Mod UP please! (Re:Vinum with FreeBSD) (Score:4, Interesting)
Anybody here remember Walnut Creek's huge ftp archive at "cdrom.com" which back in it's heyday of the late 1990's used to be the biggest, most highest traffic ftp download site on the planet? They used a combination of Vinum software raid and Mylex hardware raid to handle the load. I remember reading a discussion article from them once that until you get a totally ridiculous volume of ftp sessions hammering away at ther arrays, that Vinum was actually a slight bit faster than the hardware array controller.
Maxtor 60GB drives for $18 after rebate (Score:3, Interesting)
Office Depot had an 18th anniversary sale, and was selling Maxtor 60GB drives for $18 after rebate. Bought three for my personal test machines, and used my friend's addresses for the rebates.
I often hear bad things about Maxtor drives, but after a whole 40 hours use, they haven't failed once.
Re:Another source of true hardware RAID (Score:2, Interesting)
The gentleman is correct. I've used Arco in 2 systems that ran for years flawlessly. Except for a drive failure. Which made the peizo alarm become annoying and LEDs change state.
And thanks so much for bring it up, because you reminded me I had one of those tucked away, forgotten, brand new in the box. I will be putting it into service soon.
tom
I hate sigs, and refuse to have one.
PCI bottleneck (Score:3, Interesting)
I don't know if anyone makes PCI-X ATA-133 controllers (non-RAID), so in the final analysis it might be best to get a 3ware card with a 64bit connector and plop it in a long slot. Of course, you need a pretty nice motherboard for that. I guess I haven't gone shopping recently, but they weren't that common the last I checked (and everyone is going to head for PCI-Express shortly anyway).
Of course, it all depends on what you'll use the machine for. If it's just file serving over a 100Mbit network, there's no need to worry that much about speed. It's only a big deal if you're concerned about doing things really fast. I believe good 3ware RAID cards can read data off a big array at 150-200 MB/s (maybe better). My local LUG put a ~1TB array together for an FTP mirror with 12 disks (using 120GB and 160GB drives, if I remember right) about 2 years ago, and testing produced read rates of about 120 MB/s on a regular PCI box (I think.. my memory is a bit flaky on that). Of course, I don't think anything was being done with the data (wasn't going out over the network interface, to my knowledge, just being read in by bonnie++ I suspect).
Re:Don't run software raid... (Score:3, Interesting)
First of all, linux software raid has excellent autodetection. You need to set the partition identifier to 0xFD so that the autodetector can identify it. As many have mentioned, software raid has a huge advantage over hardware raid for recovery - you can disconnect the drives from one computer, hook them to another and the autodetect code will figure it out. I know this works because I've done it.

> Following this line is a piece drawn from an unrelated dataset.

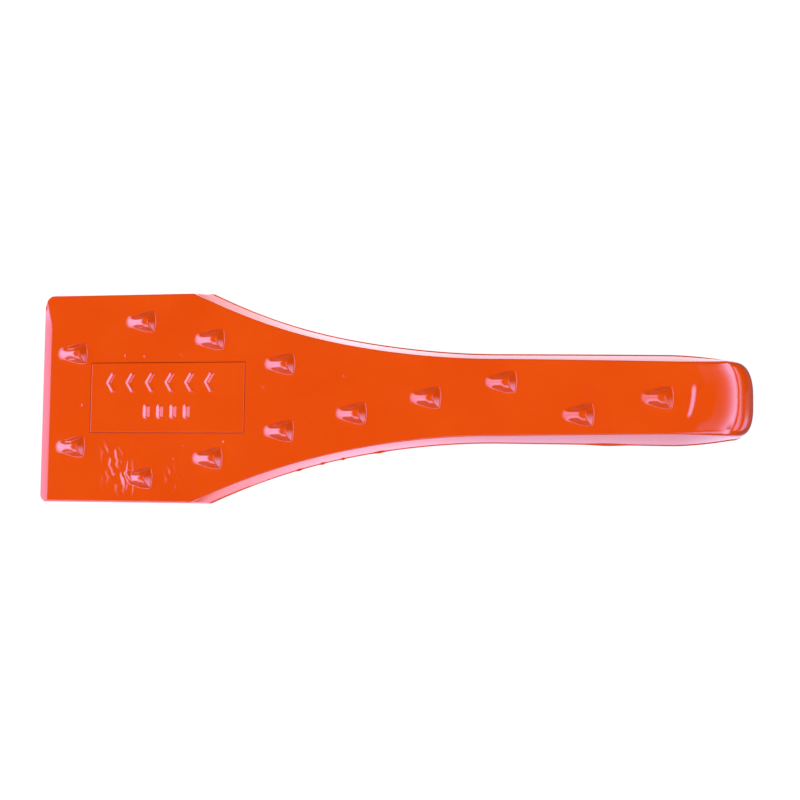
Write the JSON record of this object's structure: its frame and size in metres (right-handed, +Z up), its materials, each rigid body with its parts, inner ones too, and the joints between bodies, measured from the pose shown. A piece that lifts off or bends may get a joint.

Second, for 8 drives and 2 controllers a card, you'd want four ATA133 adapters. Each adapter has, as you said, 2 controllers. You don't want to sue the slave channel, because that will definately kill performance.

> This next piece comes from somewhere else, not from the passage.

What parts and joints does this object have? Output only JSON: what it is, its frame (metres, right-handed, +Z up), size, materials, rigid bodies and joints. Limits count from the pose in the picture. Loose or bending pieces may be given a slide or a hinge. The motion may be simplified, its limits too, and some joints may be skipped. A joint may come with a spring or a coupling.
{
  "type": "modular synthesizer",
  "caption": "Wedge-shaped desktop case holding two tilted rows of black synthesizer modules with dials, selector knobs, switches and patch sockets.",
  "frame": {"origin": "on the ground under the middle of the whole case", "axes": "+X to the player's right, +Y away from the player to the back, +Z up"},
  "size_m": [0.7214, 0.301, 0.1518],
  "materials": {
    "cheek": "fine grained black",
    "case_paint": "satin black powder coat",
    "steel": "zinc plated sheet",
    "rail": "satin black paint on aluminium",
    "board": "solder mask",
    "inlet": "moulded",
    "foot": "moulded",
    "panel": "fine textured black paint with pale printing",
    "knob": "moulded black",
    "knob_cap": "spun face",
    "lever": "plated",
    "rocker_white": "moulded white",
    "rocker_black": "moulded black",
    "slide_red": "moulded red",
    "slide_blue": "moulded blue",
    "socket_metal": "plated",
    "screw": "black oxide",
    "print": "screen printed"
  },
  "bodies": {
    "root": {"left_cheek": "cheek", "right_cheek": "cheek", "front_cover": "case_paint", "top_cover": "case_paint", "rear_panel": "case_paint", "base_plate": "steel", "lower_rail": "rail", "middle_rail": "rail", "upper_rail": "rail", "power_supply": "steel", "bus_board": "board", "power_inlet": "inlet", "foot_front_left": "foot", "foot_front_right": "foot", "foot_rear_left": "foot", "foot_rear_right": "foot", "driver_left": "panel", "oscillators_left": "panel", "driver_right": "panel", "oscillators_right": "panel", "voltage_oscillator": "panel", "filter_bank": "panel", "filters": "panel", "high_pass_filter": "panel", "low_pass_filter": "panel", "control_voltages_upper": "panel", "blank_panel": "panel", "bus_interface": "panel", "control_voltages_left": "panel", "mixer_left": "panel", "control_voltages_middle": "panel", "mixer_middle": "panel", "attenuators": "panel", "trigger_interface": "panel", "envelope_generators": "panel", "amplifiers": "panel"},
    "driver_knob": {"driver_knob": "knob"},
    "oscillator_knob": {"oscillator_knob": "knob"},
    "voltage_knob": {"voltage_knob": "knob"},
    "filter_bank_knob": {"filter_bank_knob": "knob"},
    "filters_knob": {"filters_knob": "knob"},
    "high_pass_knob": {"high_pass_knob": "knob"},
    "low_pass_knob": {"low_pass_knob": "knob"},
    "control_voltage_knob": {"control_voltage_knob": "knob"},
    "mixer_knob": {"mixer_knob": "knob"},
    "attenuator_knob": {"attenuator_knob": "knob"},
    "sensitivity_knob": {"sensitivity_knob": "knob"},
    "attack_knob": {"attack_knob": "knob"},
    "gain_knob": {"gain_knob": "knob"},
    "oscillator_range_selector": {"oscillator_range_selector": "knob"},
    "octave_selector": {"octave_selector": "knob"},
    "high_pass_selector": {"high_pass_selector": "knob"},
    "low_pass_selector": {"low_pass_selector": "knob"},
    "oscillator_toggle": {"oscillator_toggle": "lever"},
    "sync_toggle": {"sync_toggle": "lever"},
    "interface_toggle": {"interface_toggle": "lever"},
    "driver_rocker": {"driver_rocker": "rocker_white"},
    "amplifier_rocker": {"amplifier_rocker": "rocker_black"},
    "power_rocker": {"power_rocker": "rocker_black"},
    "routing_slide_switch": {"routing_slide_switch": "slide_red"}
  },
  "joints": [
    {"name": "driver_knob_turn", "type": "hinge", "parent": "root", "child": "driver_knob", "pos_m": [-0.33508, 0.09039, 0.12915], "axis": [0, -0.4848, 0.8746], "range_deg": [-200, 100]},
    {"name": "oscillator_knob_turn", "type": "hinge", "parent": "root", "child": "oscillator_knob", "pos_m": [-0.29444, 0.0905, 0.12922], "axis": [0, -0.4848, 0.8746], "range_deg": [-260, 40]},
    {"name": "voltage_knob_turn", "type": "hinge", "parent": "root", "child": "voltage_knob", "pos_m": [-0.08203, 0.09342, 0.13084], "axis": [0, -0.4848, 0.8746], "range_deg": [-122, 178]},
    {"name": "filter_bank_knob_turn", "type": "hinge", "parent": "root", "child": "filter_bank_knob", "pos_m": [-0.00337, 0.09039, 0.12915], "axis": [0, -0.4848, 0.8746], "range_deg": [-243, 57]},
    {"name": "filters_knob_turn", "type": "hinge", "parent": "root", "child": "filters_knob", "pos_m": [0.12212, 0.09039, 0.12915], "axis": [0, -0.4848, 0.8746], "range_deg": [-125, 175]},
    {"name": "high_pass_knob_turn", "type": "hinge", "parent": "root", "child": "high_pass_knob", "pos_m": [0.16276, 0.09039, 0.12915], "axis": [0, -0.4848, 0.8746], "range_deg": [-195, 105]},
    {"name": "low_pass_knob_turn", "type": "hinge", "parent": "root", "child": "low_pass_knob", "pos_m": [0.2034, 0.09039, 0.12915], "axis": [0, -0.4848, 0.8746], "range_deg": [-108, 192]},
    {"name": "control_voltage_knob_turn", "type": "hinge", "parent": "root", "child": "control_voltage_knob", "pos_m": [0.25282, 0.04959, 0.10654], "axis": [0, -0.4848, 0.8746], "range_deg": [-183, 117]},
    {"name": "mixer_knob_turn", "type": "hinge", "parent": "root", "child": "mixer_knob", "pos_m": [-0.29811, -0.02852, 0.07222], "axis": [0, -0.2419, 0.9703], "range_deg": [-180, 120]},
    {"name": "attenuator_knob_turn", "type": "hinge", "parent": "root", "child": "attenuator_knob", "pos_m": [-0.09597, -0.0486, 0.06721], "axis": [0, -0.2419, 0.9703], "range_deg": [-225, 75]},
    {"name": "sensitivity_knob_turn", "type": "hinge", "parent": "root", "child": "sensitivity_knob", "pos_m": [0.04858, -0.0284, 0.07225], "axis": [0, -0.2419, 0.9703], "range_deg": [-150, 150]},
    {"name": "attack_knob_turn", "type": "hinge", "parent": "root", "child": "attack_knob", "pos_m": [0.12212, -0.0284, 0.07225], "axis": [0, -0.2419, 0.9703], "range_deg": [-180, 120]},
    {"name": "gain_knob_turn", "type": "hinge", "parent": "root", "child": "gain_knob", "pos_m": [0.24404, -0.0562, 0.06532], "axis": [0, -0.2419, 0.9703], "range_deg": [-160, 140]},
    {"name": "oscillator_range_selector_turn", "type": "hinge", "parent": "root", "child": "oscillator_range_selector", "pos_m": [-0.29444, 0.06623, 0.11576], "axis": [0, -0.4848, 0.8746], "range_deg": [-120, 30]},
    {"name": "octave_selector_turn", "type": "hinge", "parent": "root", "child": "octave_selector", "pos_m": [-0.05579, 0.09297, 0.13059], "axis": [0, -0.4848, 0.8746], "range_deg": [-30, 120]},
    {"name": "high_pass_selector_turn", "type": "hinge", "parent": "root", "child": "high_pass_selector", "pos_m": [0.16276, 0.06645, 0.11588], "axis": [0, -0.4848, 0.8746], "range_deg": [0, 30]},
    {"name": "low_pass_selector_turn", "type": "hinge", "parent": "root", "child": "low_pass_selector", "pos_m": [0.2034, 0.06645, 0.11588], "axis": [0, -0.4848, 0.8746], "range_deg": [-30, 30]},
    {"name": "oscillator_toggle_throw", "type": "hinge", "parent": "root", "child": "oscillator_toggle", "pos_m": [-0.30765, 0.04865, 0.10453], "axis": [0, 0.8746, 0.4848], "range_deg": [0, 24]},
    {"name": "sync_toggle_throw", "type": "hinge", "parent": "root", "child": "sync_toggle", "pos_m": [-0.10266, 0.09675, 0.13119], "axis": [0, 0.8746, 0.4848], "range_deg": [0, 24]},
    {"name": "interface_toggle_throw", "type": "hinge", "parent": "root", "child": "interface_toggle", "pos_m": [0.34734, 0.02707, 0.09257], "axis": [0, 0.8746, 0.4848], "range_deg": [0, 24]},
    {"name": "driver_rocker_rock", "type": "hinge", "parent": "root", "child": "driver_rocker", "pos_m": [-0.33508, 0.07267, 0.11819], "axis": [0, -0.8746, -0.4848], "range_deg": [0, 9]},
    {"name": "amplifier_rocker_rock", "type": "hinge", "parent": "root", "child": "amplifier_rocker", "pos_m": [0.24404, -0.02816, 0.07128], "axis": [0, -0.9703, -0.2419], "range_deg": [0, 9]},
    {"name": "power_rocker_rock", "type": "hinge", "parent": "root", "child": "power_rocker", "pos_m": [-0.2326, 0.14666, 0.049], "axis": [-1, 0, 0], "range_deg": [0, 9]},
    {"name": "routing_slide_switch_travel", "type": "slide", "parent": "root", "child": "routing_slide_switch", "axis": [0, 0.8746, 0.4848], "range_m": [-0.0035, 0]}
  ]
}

Third, Don't install the OS on the raided partition. Don't keep anything fragile or irreplacable on the OS partition. If you want to backup the configuration, backup the configuration. There's no need to raid your boot drive, and if your boot drive fails you can trivially reinstall.
A cheap batch script is not an effective backup solution. What if files are locked or a file is backed up midway through a transaction? I readily agree that RAID is not a backup solution, but to putting any faith in a "cheap batch script" is profoundly naive.
RAID5 has the advantage that you only lose one drives worth of space to parity information. With eight 250 gig drives on a P3 500, its readily obvious that his goal is to inexpensively store a large amount of data with an effective mitigation against a single drive failure. Software RAID5 is an excellent solution for him.
Lastly, I'd recommend one of the intel gigabit cards, because although the drives will only read 50 or 60 megabytes/s, the whole point is moot if your network connection maxes out at around 10 megabytes a second. The client adapters, like the 1000MT is more than enough, and not that expensive.
raid5 + debian (Score:3, Interesting)
When i started out, firefox was loading in 2 seconds and it now appears to be taking around 4 seconds to load. At least i think those mesurements are ok. If you want real speed, i'd think about using raid01 as it seems 4 discs in a raid0 array would be faster than 8 in a raid5? I'm not too sure about that, but raid5 is significantly slower than raid0 apparantly. Also, using those other 4 discs to mirror the raid0 array could be more usful then raid5s parity/crc redundancy.
Re:Stick with hardware RAID (Score:3, Interesting)
Re:Heat will be a problem (Score:3, Interesting)
After I set it up for the first time, I had a drive die on me really quickly and noticed when I replaced it that it was murderously hot. As in "burning my fingers" hot. So I went and bought these little hd cooling fans that fit in front of a 5 1/4" drive bay (and come with 3.5" drive mounting adapters) and have 3 little fans on them. They cost about $7 each. I put 4 of them in my machine and they kept the drives at room temperature. Ahhh.
But the noise was a problem as all those fans together sounded like a wind tunnel. Especially 2 years later when all the little fans started dying and making extremely loud noises. Think annoying fan noise multiplied by 12. Ugh. Then I found this neat product:
Cooler Master 4 in 3 device module [coolermaster.com].
Instead of 12 little fans I now have one big super-quiet fan, and my drives still say nice and cool. It was definitely worth the $30 I paid for it.
Don't forget about heat.
-David
Re:Advice: Get lots of RAM (Score:3, Interesting)
Linux software RAID5 has a considerably better chance to work nowdays. There are very few controllers out there that have unresolved bugs. Off the top of my head here are a few:
As far as controller duty roster is concerned we should also mention Via. From being the worst controller for Linux once upon a time in 1997-9 it has become the best. I have been getting better IO performance on ITX with C3 then on Xeons with server controllers for some time now (starting from around 2.4.23).